■ DIRECTIVE
Out of the lines below, please list those that hold the string "parts".

Extracted records

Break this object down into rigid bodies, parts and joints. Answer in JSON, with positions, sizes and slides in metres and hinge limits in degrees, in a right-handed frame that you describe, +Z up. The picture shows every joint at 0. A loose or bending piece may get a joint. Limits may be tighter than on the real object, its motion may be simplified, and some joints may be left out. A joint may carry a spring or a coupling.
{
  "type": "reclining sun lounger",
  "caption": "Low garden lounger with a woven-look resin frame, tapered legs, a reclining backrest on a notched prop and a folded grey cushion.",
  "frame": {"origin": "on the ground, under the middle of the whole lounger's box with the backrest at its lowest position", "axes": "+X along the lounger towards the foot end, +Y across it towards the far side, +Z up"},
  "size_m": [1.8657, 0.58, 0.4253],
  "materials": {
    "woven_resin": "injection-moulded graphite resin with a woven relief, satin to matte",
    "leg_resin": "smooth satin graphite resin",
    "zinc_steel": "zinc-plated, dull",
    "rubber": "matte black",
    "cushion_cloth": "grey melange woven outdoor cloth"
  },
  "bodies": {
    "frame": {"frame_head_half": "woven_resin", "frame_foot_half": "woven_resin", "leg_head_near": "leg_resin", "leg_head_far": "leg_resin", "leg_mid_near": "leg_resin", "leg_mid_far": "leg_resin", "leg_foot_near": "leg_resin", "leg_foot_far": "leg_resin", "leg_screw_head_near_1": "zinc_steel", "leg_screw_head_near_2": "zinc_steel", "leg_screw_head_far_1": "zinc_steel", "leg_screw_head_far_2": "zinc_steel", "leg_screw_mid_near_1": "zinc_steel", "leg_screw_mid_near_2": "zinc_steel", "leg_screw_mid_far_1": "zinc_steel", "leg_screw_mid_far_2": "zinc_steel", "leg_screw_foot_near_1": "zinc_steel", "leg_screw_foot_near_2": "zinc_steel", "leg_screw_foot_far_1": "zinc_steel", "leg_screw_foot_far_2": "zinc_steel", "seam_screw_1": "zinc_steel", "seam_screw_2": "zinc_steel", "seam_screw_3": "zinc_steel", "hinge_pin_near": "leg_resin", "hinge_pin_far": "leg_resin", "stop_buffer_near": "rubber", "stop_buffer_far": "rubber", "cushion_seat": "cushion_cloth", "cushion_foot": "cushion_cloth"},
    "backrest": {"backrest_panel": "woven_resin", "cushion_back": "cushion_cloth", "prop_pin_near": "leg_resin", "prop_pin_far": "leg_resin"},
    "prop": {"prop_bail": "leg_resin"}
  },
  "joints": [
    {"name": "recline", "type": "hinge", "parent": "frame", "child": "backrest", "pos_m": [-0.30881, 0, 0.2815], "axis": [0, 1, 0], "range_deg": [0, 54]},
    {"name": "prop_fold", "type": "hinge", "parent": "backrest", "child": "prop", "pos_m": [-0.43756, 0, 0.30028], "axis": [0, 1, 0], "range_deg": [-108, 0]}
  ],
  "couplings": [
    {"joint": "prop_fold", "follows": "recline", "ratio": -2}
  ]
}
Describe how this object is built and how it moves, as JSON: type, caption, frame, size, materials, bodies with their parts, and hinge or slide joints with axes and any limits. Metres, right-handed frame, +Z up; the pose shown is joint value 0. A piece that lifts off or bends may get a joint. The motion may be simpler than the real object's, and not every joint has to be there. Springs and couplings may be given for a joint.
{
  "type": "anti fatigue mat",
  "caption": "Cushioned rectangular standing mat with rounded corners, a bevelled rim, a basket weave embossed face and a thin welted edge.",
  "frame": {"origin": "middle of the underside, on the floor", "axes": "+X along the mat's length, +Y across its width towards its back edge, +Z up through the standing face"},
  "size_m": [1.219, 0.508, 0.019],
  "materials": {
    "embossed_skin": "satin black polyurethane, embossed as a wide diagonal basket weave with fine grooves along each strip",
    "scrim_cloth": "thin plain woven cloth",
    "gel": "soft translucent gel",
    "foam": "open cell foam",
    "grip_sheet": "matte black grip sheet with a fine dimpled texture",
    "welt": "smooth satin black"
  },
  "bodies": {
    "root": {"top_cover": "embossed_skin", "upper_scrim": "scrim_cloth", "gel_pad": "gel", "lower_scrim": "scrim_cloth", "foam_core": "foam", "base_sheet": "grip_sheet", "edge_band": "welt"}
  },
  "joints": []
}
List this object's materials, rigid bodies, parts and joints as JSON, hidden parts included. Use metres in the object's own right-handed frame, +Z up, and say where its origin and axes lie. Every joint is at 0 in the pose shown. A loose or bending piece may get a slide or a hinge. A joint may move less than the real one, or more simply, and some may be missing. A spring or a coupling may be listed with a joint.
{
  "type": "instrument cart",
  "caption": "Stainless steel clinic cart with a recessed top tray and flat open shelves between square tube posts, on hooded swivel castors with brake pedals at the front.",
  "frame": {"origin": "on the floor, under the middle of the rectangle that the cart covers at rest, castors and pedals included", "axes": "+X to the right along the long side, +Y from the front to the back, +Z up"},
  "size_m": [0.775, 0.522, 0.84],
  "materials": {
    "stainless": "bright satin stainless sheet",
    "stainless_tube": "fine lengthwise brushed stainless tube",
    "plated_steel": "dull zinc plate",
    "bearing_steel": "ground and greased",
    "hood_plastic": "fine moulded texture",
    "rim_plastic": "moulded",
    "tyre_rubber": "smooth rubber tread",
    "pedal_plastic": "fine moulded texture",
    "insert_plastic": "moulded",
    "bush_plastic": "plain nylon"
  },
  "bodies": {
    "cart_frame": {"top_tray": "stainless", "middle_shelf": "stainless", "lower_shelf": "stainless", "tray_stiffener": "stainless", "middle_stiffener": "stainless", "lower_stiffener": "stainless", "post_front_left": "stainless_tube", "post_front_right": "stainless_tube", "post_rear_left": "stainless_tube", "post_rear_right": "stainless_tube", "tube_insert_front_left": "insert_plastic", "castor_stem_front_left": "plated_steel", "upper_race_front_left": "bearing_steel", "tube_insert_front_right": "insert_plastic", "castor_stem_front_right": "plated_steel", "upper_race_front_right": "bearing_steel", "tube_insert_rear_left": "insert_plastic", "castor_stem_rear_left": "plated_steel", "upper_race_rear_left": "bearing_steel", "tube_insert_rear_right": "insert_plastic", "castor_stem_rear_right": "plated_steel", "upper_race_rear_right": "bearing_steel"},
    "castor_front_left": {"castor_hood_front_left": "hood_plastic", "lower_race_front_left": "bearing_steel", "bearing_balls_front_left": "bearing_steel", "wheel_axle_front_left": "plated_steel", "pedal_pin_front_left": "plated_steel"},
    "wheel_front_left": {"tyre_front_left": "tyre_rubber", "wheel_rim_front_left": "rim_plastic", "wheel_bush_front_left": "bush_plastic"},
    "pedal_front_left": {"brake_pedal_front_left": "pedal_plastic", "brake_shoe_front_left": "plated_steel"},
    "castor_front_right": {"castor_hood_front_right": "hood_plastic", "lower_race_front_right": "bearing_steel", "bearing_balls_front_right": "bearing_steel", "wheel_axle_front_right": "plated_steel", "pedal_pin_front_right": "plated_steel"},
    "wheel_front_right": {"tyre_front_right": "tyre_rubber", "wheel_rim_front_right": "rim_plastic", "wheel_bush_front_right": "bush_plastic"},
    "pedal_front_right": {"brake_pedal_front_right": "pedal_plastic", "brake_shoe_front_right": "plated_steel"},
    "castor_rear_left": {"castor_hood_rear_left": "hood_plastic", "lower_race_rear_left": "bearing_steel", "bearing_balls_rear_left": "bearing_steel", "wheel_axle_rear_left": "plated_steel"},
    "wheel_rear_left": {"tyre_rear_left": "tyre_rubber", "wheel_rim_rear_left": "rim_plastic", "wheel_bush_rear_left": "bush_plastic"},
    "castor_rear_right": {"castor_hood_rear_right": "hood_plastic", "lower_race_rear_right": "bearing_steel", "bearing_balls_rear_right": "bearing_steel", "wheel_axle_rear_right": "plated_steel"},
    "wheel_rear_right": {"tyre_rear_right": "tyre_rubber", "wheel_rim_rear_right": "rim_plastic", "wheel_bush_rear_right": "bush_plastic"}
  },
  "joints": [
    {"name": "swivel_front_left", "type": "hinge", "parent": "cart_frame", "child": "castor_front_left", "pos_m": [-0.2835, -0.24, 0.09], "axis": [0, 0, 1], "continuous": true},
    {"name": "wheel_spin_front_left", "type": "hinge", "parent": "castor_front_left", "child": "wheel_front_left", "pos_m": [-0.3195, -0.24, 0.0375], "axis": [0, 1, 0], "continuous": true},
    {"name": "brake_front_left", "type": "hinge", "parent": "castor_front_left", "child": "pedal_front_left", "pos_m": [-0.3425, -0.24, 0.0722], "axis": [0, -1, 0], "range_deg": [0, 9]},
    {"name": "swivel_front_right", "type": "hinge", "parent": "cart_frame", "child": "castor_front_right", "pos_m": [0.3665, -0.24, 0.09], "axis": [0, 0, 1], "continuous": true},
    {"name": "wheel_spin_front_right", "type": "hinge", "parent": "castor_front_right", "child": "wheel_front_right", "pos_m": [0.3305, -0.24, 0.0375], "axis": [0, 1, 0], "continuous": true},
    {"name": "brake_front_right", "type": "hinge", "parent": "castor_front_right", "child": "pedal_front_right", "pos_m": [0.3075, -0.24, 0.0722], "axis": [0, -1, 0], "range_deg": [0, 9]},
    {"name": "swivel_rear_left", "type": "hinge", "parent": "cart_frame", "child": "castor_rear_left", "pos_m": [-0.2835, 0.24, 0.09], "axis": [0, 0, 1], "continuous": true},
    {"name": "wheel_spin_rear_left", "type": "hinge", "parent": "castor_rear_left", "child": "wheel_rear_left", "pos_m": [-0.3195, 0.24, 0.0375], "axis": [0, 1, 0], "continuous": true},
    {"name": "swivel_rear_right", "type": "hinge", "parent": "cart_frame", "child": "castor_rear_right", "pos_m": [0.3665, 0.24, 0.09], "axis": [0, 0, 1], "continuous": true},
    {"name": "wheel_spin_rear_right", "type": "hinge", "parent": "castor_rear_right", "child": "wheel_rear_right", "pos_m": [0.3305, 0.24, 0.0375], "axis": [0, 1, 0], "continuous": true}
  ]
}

■ ANSWER TO THE EXERCISE
Break this object down into rigid bodies, parts and joints. Answer in JSON, with positions, sizes and slides in metres and hinge limits in degrees, in a right-handed frame that you describe, +Z up. The picture shows every joint at 0. A loose or bending piece may get a joint. Limits may be tighter than on the real object, its motion may be simplified, and some joints may be left out. A joint may carry a spring or a coupling.
Describe how this object is built and how it moves, as JSON: type, caption, frame, size, materials, bodies with their parts, and hinge or slide joints with axes and any limits. Metres, right-handed frame, +Z up; the pose shown is joint value 0. A piece that lifts off or bends may get a joint. The motion may be simpler than the real object's, and not every joint has to be there. Springs and couplings may be given for a joint.
List this object's materials, rigid bodies, parts and joints as JSON, hidden parts included. Use metres in the object's own right-handed frame, +Z up, and say where its origin and axes lie. Every joint is at 0 in the pose shown. A loose or bending piece may get a slide or a hinge. A joint may move less than the real one, or more simply, and some may be missing. A spring or a coupling may be listed with a joint.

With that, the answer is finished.